The benefit of repenting of contraception is not that God preserves pleasure-seeking. The benefit of repenting of contraception is that you grow to transcend yourself, and marriage reaches its full stature just as obedience to a spiritual physician helps monastics reach full human stature. Marriage and monasticism are different in many ways, and today I think marriage should be recognizing as having some of the status traditionally seen in monasticism. But the point of being an adult is to grow up, to grow by a crown of thorns, to transcend oneself, whether by marriage or by monasticism. The means may be very different, but the goal is self-transcendence, and the marketing proposition of contraception is to short-circuit that hard lesson and allow the adult to remain a sexually active pleasure seeker who does not grow any higher. And this is part of why I wince when I find people I know telling of their contraception; it is something of a missed opportunity, where people have marriage but do not use it to their full stature, opting instead for an "a la carte" version of marriage that is the equivalent of a "monasticism" that allows veto over obedience.

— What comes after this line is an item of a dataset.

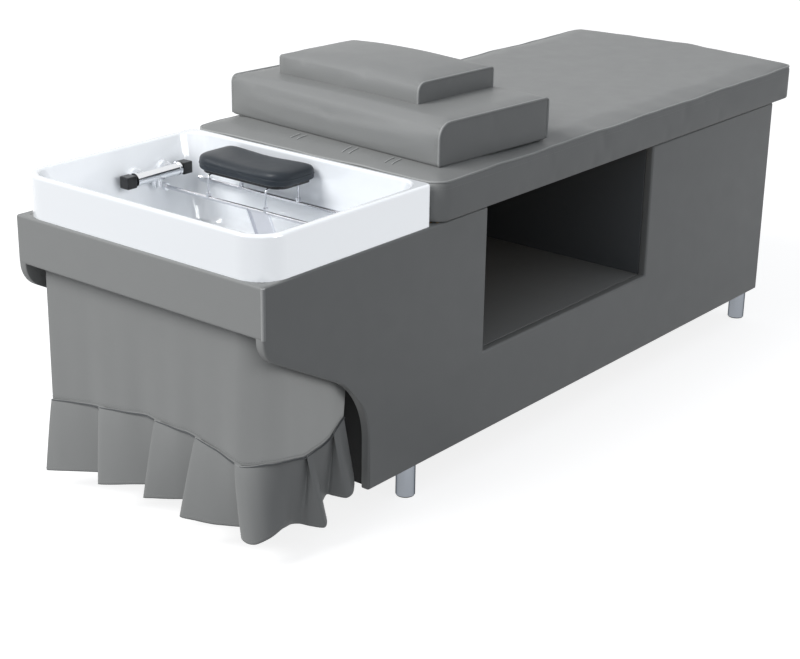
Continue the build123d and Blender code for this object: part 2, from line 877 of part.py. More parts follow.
with BuildPart() as rest_cushion:
    with BuildSketch(Plane.XY.offset(plate_top)):
        rest_outline(0)
    extrude(amount=rest_thickness)
    fillet(rest_cushion.edges().group_by(Axis.Z)[0], rest_edge_radius)
    with BuildSketch(Plane.YZ.offset(rest_x - rest_depth)):
        with BuildLine():
            top = plate_top + rest_thickness
            ends = [(rest_y - rest_length, top), (rest_y + rest_length, top)]
            ThreePointArc(ends[0], (rest_y, top - rest_dip), ends[1])
            Polyline(ends[1], (ends[1][0], top + overrun), (ends[0][0], top + overrun), ends[0])
        make_face()
    extrude(amount=2 * rest_depth, mode=Mode.SUBTRACT)
    fillet(rest_cushion.edges().group_by(Axis.Z)[-1], rest_edge_radius)
write(rest_cushion, "rest_cushion")

# Mattress on its board

mattress_x = head_x + mattress_setback
mattress_end_x = foot_x + foot_overhang
mattress_half_width = half_width + mattress_overhang
with BuildPart() as mattress_board:
    block(
        (mattress_x + mattress_board_inset, -mattress_half_width + mattress_board_inset, panel_top),
        (
            mattress_end_x - mattress_board_inset,
            mattress_half_width - mattress_board_inset,
            panel_top + mattress_board_thickness,
        ),
    )

mattress_length = mattress_end_x - mattress_x
mattress_middle_x = (mattress_x + mattress_end_x) / 2


def padded_section(half):
    """Foam section: sides drawn in between the seams, top rising over a shoulder to a flat."""
    middle = panel_top + mattress_thickness / 2
    crest = mattress_top + mattress_crown
    flat = half - mattress_shoulder
    with BuildLine() as outline:
        Line((-half, panel_top), (half, panel_top))
        Line((-flat, crest), (flat, crest))
        for side in (-1, 1):
            seam = (side * half, mattress_top)
            ThreePointArc((side * half, panel_top), (side * (half - mattress_drawn_in), middle), seam)
            TangentArc((side * flat, crest), seam, tangent=(side, 0))
    make_face(outline.line)


with BuildPart() as mattress:
    with BuildSketch(Plane.XY.offset(panel_top)):
        with Locations((mattress_middle_x, 0)):
            RectangleRounded(mattress_length, 2 * mattress_half_width, mattress_corner_radius)
    extrude(amount=mattress_thickness + mattress_crown + overrun)
    with BuildSketch(Plane.YZ.offset(mattress_x - overrun)):
        padded_section(mattress_half_width)
    extrude(amount=mattress_length + 2 * overrun, mode=Mode.INTERSECT)
    far_plane = Plane((mattress_middle_x, half_width + 2 * overrun, 0), x_dir=(1, 0, 0), z_dir=(0, -1, 0))
    with BuildSketch(far_plane):
        padded_section(mattress_length / 2)
    extrude(amount=2 * (half_width + 2 * overrun), mode=Mode.INTERSECT)
    add(mattress_board.part, mode=Mode.SUBTRACT)

write(mattress_board, "mattress_board")
write(mattress, "mattress")

# Bolster and pillow: foam blocks with a rounded front, a crown and flat stitched ends


def loose_cushion(place, turn, size, crown, sag, front_radius, corner_radius, drawn_in):
    """A foam block whose section runs along its length, drawn in between its ends."""
    depth, length, height = size
    angle = math.radians(turn)
    across = (math.cos(angle), math.sin(angle), 0)
    along = (-math.sin(angle), math.cos(angle), 0)
    section = Plane(place, x_dir=across, z_dir=tuple(-c for c in along))
    half = depth / 2
    with BuildSketch(section.offset(-length / 2)) as profile:
        with BuildLine():
            if sag:
                ThreePointArc((-half, -sag), (0, 0), (half, -sag))
            else:
                Line((-half, 0), (half, 0))
            Line((half, -sag), (half, height))
            ThreePointArc((half, height), (0, height + crown), (-half, height))
            Line((-half, height), (-half, -sag))
        make_face()
        front_top = profile.vertices().sort_by_distance((-half, height, 0))[0]
        fillet(front_top, front_radius)
    extrude(profile.sketch, amount=length)
    with BuildSketch(Plane(place, x_dir=across, z_dir=(0, 0, 1)).offset(-sag)) as footprint:
        with BuildLine():
            for side in (1, -1):
                ends = [(half * side, -length / 2 * side), (half * side, length / 2 * side)]
                ThreePointArc(ends[0], (side * (half - drawn_in), 0), ends[1])
                Line(ends[1], (-half * side, length / 2 * side))
        make_face()
        fillet(footprint.vertices(), corner_radius)
    extrude(footprint.sketch, amount=sag + height + crown, mode=Mode.INTERSECT)


with BuildPart() as bolster:
    loose_cushion(
        (head_x + bolster_setback, bolster_offset, bolster_base),
        bolster_turn,
        (bolster_depth, bolster_length, bolster_height),
        bolster_crown,
        0,
        bolster_front_radius,
        bolster_corner_radius,
        bolster_drawn_in,
    )

pillow_shift = abs(pillow_setback - bolster_setback)
pillow_sag = bolster_crown * ((pillow_depth / 2 - pillow_shift) / (bolster_depth / 2)) ** 2
with BuildPart() as pillow:
    loose_cushion(
        (head_x + pillow_setback, pillow_offset, pillow_base),
        pillow_turn,
        (pillow_depth, pillow_length, pillow_height),
        pillow_crown,
        pillow_sag,
        pillow_front_radius,
        pillow_corner_radius,
        pillow_drawn_in,
    )

write(bolster, "bolster")
write(pillow, "pillow")

# Curtain and its ruffle, hung inside the apron and round the near corner

path_inset = panel_thickness + fastener_thickness + curtain_top_swing + hang_gap
path_x = head_x + path_inset
path_y = -half_width + path_inset
front_run = inner_half_width - curtain_far_margin + panel_thickness - path_y - curtain_corner_radius
corner_run = math.pi / 2 * curtain_corner_radius
side_run = curtain_side_end - path_inset - curtain_corner_radius
curtain_run = front_run + corner_run + side_run


def hung_point(distance, outward):
    """A point along the curtain's path, seen from above, set outwards from it."""
    if distance < front_run:
        return (path_x - outward, path_y + curtain_corner_radius + front_run - distance)
    if distance > front_run + corner_run:
        past = distance - front_run - corner_run
        return (path_x + curtain_corner_radius + past, path_y - outward)
    angle = (distance - front_run) / curtain_corner_radius
    reach = curtain_corner_radius + outward
    centre = (path_x + curtain_corner_radius, path_y + curtain_corner_radius)
    return (centre[0] - reach * math.cos(angle), centre[1] - reach * math.sin(angle))


def folded_outline(swing, spread):
    """Cloth edge seen from above: arcs that swing out and in by turns."""
    step = curtain_run / curtain_half_folds
    outer, inner = [], []
    for i in range(curtain_half_folds):
        sway = spread + (swing if i % 2 == 0 else -swing)
        for line, back in ((outer, 0), (inner, cloth_thickness)):
            line.append(
                (
                    hung_point(i * step, spread - back),
                    hung_point((i + 1 / 2) * step, sway - back),
                    hung_point((i + 1) * step, spread - back),
                )
            )
    with BuildLine() as outline:
        for points in outer + inner:
            ThreePointArc(*points)
        Line(outer[0][0], inner[0][0])
        Line(outer[-1][-1], inner[-1][-1])
    make_face(outline.line)


with BuildPart() as curtain:
    with BuildSketch(Plane.XY.offset(curtain_seam_height)):
        folded_outline(curtain_seam_swing, 0)
    with BuildSketch(Plane.XY.offset(curtain_top)):
        folded_outline(curtain_top_swing, 0)
    loft(ruled=True)

with BuildPart() as curtain_ruffle:
    with BuildSketch(Plane.XY.offset(curtain_hem_height)):
        folded_outline(curtain_hem_swing, curtain_hem_spread)
    with BuildSketch(Plane.XY.offset(curtain_seam_height)):
        folded_outline(curtain_seam_swing, 0)
    loft(ruled=True)

fastener_low = curtain_top - fastener_height
corner_room = curtain_corner_radius / 2
with BuildPart() as curtain_fastener:
    front_end_y = path_y + curtain_corner_radius + front_run
    block(
        (head_x + panel_thickness, path_y + corner_room, fastener_low),
        (head_x + panel_thickness + fastener_thickness, front_end_y, curtain_top),
    )
    block(
        (path_x + corner_room, -inner_half_width, fastener_low),
        (head_x + curtain_side_end, -inner_half_width + fastener_thickness, curtain_top),
    )

write(curtain, "curtain")
write(curtain_ruffle, "curtain_ruffle")
write(curtain_fastener, "curtain_fastener")
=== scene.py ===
"""Hair washing bed, dressed for the camera: padded covers, a ruffled curtain, finishes, light and stage.

Metres, in the frame of the CAD model: +X from the basin end to the foot, +Y away from the open cubby, +Z up.
"""

import math

import bmesh
import bpy
import numpy as np
from mathutils import Matrix, Vector
from mathutils.bvhtree import BVHTree


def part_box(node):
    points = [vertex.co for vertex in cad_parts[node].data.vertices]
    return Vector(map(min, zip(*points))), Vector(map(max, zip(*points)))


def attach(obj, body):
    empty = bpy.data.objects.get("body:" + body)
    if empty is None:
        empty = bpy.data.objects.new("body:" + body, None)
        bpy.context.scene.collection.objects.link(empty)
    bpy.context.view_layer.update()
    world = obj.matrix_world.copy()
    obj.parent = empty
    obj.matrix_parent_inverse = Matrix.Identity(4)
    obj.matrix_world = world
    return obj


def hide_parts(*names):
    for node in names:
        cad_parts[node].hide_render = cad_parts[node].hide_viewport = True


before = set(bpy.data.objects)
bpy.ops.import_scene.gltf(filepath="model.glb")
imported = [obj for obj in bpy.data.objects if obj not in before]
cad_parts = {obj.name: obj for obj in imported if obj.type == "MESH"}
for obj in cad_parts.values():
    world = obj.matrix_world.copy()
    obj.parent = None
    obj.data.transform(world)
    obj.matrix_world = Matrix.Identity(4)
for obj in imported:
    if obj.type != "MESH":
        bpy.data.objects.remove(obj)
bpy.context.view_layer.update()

bl_info = {
    "name": "Hair Washing Bed",
    "version": (1, 0, 0),
    "blender": (4, 5, 0),
    "location": "3D Viewport > Sidebar > Wash Bed",
    "description": "Builds the soft covers, the curtain, the finishes and the stage of a hair washing bed",
    "category": "Object",
}


# Colours, nodes and finishes

def linear(code):
    """An sRGB hex colour as the linear colour that nodes take."""
    parts = [int(code[i:i + 2], 16) / 255 for i in (1, 3, 5)]
    return tuple(c / 12.92 if c <= 0.04045 else ((c + 0.055) / 1.055) ** 2.4 for c in parts) + (1.0,)


def shade(colour, factor):
    """The same colour, lighter or darker."""
    return tuple(min(1.0, c * factor) for c in colour[:3]) + (1.0,)


def add(tree, kind, inputs=None, **settings):
    """Adds one node with its settings, and its inputs as values or as links from other nodes."""
    node = tree.nodes.new(kind)
    for key, value in settings.items():
        setattr(node, key, value)
    for key, value in (inputs or {}).items():
        if isinstance(value, bpy.types.NodeSocket):
            tree.links.new(value, node.inputs[key])
        else:
            node.inputs[key].default_value = value
    return node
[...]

Returning from Gnosticism and escape to the here and now
When I read one title on Gnosticism, I was pulled up short by one passage. It described Gnosticism not as a set of ideas or hinging on ideas (it can be connected with many ideas), but on a mood, and more specifically that of despair. I was quite surprised by that because the appeal of Gnosticism is something enticing, something "sexy," of a sweet forbidden escape. But that is only an enticing bait if one wants escape because one has despair about the here and now that God has provided us.
Monks in the desert were perennially warned about escaping the here and now; it is tied to what was, and is, called the "demon of noonday." And a great many things today are laced with that sweetly-coated poison. It is not just gnosticism, which I shouldn't have researched, or the occult, or "metaphysics" in the occult sense, or Harry Potter, or the Chronicles of Narnia. And yes, I did say, The Chronicles of Narnia. It is the story of people brought out of the everyday world into another world, and that is a classic bait, and one that is far from exhausted from the short list here.
The reward for rejecting the temptation to escape from the here and now is the discovery of the here and now as something one does not need to escape from. At an advanced level, one discovers that paradise is present wherever saints are; that is why crude settings at a monastery are genuinely sweeter than more luxurious settings where Mammon is worshiped. But, as in giving up pride, giving up escape sets the stage to enjoy what you wanted to escape from. Before you give it up, what you want is something that almost by definition is something you cannot have: whatever enters the here and now becomes one more dreary fixture of the here and now, maybe not instantly, but at least eventually. But like humility which opens the eyes of others pride cannot see, repenting of escapism in any form is rewarded by finding that one is in God's good Creation and escape is in fact not the best one can hope for: one hopes for engagement in worship of God, and that is what one is rewarded with. The reward for repenting and accepting virtue is that one steps out of escape and accepts virtue: the virtue is its own reward.
Moving on from grudges to forgiveness
Forgiveness is tied for some of us to repentance of unforgiveness. Perhaps some people forgive easily and quickly, or at least quickly. But when you do not forgive, or do not yet forgive, it seems falsely like you have something over the other person, and it seems like a treasure to hold on to. But it is no treasure. It is a piece of Hell: nursing a grudge is drinking poison and hoping it will hurt the other person.
Repentance is stepping out of Hell, and forgiveness is stepping outside of the moment of pain and moving on to other things that do not hurt. It is not easy; it is incredibly hard for some of us; but it is the first step in a journey of healing. And the reward is simply that we step out of the moment of hurt, back in the past, and start to leave the hurt behind.
...and being blindsided by reward
Some people speak of repentance as unconditional surrender, and it is in fact unconditional surrender. My godfather spoke of repentance as the most terrifying thing a person can experience, because God demands a blank cheque of us, and does not tell us how much he will expect.
But when, and only when, we have made that surrender, we are blindsided by rewards. God may give other rewards too; but he gives rewards. In repentance you realize, "I was holding on to a piece of Hell!" And you let go of Hell and grasp something much better!
Repentance is seen in Orthodoxy as awakening, and the reward is part of the awakening.
Awake thou that sleepest, and arise from the dead, and Christ shall give thee light. To those who repent, a reward is promised!
Virtue is its own reward. And it is also the reward of repentance.